Set in a stretch of unspecified countryside, at an unspecified time in the pre-industrial past, where there is just a village, some fields and a mill, the story concerns three people: Pony William, the village ploughman, his wife, known only as Young Woman, and the local miller, Gilbert Horn. William labours hard, and keeps his wife on a short leash, helped by the fact that she believes in God. When she takes five sacks of grain to Gilbert to be milled into flour, local superstitions about his devilish nature jump out from the dark. Because he reads and writes, he is seen by the villagers as a demon who has magic powers. But she is strangely drawn to him.

This is a play about Young Woman’s search for her own identity, and shows how she makes sense of the world by learning to use words. At the start, she is confused because she cannot understand metaphors and similes (when her husband compares her to a field, she thinks “If I’m like a field must be a field”). Gradually, she successfully struggles for articulacy and self-expression, learning along the way how to handle the horses her husband seems determined to keep her away from. She also learns to trust Gilbert, who shows her a way out of the small universe of the village.

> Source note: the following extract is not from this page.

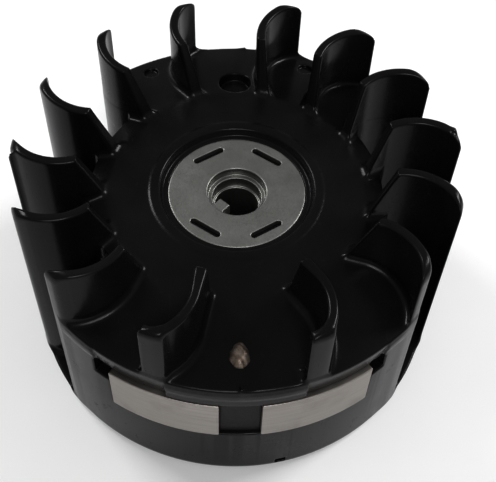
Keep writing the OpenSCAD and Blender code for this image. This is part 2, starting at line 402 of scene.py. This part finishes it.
# ---------------------------------------------------------------- from distances to a mesh
def sample(field, at):
    """Values of the field between its grid points, in between by straight lines."""
    top = np.array(field.shape) - 2
    cell = np.clip(np.floor(at).astype(np.int32), 0, top)
    t = (at - cell).astype(np.float32)
    i, j, k = cell.T
    a, b, c = t.T
    v = 0
    for di, wa in ((0, 1 - a), (1, a)):
        for dj, wb in ((0, 1 - b), (1, b)):
            for dk, wc in ((0, 1 - c), (1, c)):
                v = v + field[i + di, j + dj, k + dk] * wa * wb * wc
    return v


def slope(field, at):
    """Gradient of the field at points, per grid step."""
    reach = 0.7
    gradient = np.empty_like(at, dtype=np.float32)
    for axis in range(3):
        step = np.zeros(3, np.float32)
        step[axis] = reach
        gradient[:, axis] = (sample(field, at + step) - sample(field, at - step)) / (2 * reach)
    return gradient


def polygons(name, points, faces):
    """A new object from an array of points and an array of faces of one size."""
    mesh = bpy.data.meshes.new(name)
    mesh.vertices.add(len(points))
    mesh.vertices.foreach_set("co", np.ascontiguousarray(points, np.float32).ravel())
    mesh.loops.add(faces.size)
    mesh.loops.foreach_set("vertex_index", np.ascontiguousarray(faces, np.int32).ravel())
    mesh.polygons.add(len(faces))
    mesh.polygons.foreach_set("loop_start", np.arange(0, faces.size, faces.shape[1], dtype=np.int32))
    mesh.update(calc_edges=True)
    piece = bpy.data.objects.new(name, mesh)
    bpy.context.collection.objects.link(piece)
    return piece


def coordinates(mesh):
    at = np.empty(3 * len(mesh.vertices), np.float32)
    mesh.vertices.foreach_get("co", at)
    return at.reshape(-1, 3)


def settle(field, at, rounds=3):
    """Moves points onto the surface where the field is zero."""
    for _ in range(rounds):
        gradient = slope(field, at)
        step = sample(field, at) / np.maximum((gradient * gradient).sum(1), 1e-3)
        at = at - np.clip(step, -0.5, 0.5)[:, None] * gradient
    return at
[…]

With its dreams, nightmares and moments of epiphany, this is an extremely difficult play to stage convincingly. Harrower asks us to believe that the Young Woman has learnt to write, even though she doesn’t really understand the use of words, and that she can master the pen as well as the stub of chalk. Perhaps the story is best understood as a highly symbolic fantasy that unfolds slowly, a bit like the thin cascades of flour that pour down every now and then in Farber’s production. It’s a dark fantasia that leads to knowledge, but also to death and guilt. To new desires and new understanding.

Harrower conjures up a world of grim belief, where the Young Woman thinks that God does everything, until she stumbles on a different reality. Her husband, meanwhile, wrestles with her beauty, seeing God in His creation, that is in her beautiful body. But when he asks Gilbert to look at her sleeping form, he provokes a fatal reaction. For the miller, who was married once and is now a widower, responds unexpectedly to the image of carnal delight that William plants inside his head. Once again, words are like daggers — dangerous.

Finally, this is a story of how you can use words to lie. To create false realities, to form fictions and fantasies. As Young Woman discovers a feeling for nature, and matures in front of us, she also learns how to tell untruths. Her innate perceptiveness grows into a new worldview. One that she can more confidently control. On Soutra Gilmour’s dark set, dominated by a huge and elaborate milling stone, Farber retells this tale by emphasising and empathising with the passions of the characters, connecting more with their feelings than with the spare poetry of the piece’s language.

At the start, Farber begins by showing the agrarian heavy labour of the ploughman and his wife, her plucking a hen and him dragging the sacks of grain. She then shows their quick, brute copulation, and carefully and naturally illustrates the daily rituals of washing and eating. This stress on everyday reality comes at the expense of some of the symbolic language of the story. Farber imposes a naturalistic aesthetic on a non-naturalistic play. But if I’m not really convinced that Farber has found a strong enough stage language to convey this expressionistic play, most of the acting is good. Judith Roddy’s Young Woman grows visibly in her linguistic confidence, while Matt Ryan’s self-possessed Gilbert contrasts well with Christian Cooke’s more shifty William. Although not all of the dialogues are spoken clearly enough, this atmospheric production does, at its better moments, successfully traverse the liminal space between dream and reality.